Jaques showed us photos of Joe's grandparents over drinks in their beautiful garden. After a delicious meal prepared by Solange of fresh bigonots and shrimp, then pork, green beans, and potatoes, and finished off by another regional speciality, a Bréton shortbread. They surprised us with gifts of perfume in lightweight travel pouches ("So you can freshen up before meeting people after being on the road all day!") and dark chocolate. How lovely!

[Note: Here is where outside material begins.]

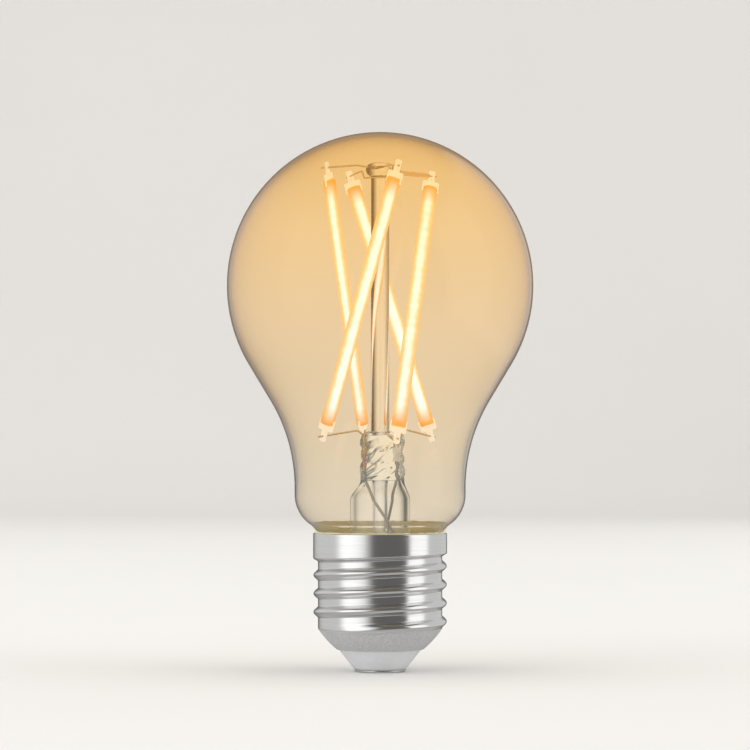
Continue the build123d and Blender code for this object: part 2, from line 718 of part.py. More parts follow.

Then, Jaques and Dominique took us for an evening stroll down by the old "douanniers," paths where port officials called douanes used to patrol back in the day when smugglers would try to sneak past tarifs by landing at night between the two ports.





Dinard at sunset


St Malo at sunset from the west


Jaques was 11 years old in 1944 and told us the story about how St Malo was destroyed and then rebuilt by the Americans. He also told us that the top German officers in the area were in Dinard, living at the northern tip of the peninsula in the most beautiful houses overlooking the sea, and communicated with the other soldiers across the bay via an underwater telephone line. Just before the anglo-american invasion in August 1944, the Germans called for all the children and women to leave Dinard, St Malo and the surrounding area, thus he spent that summer in the countryside. He later gave us a book detailing St Malo's occupation and liberation, which we devoured.


The next day, Meghan, showed us around Dinard by foot:

That's not all!

Ack! We're being booted out the café's door once again! We'll try to update again soon! We'll just say quickly that we got tickets for a ferry bound for IRELAND leaving Cherbourg this evening. We biked from St Malo as far as Avrenches, where we climbed the world's longest hill just to be directed back down the other side to the train station.


Bailing out
That's right, we had only about two and a half days to get to Cherbourg for the ferry, as the next ferry wouldn't leave for Ireland until Sunday, and we're impatient to get over there. So, we decided to bite the bullet and hop on a train to get up to the northern tip of the peninsula separating Brittany and Normandy.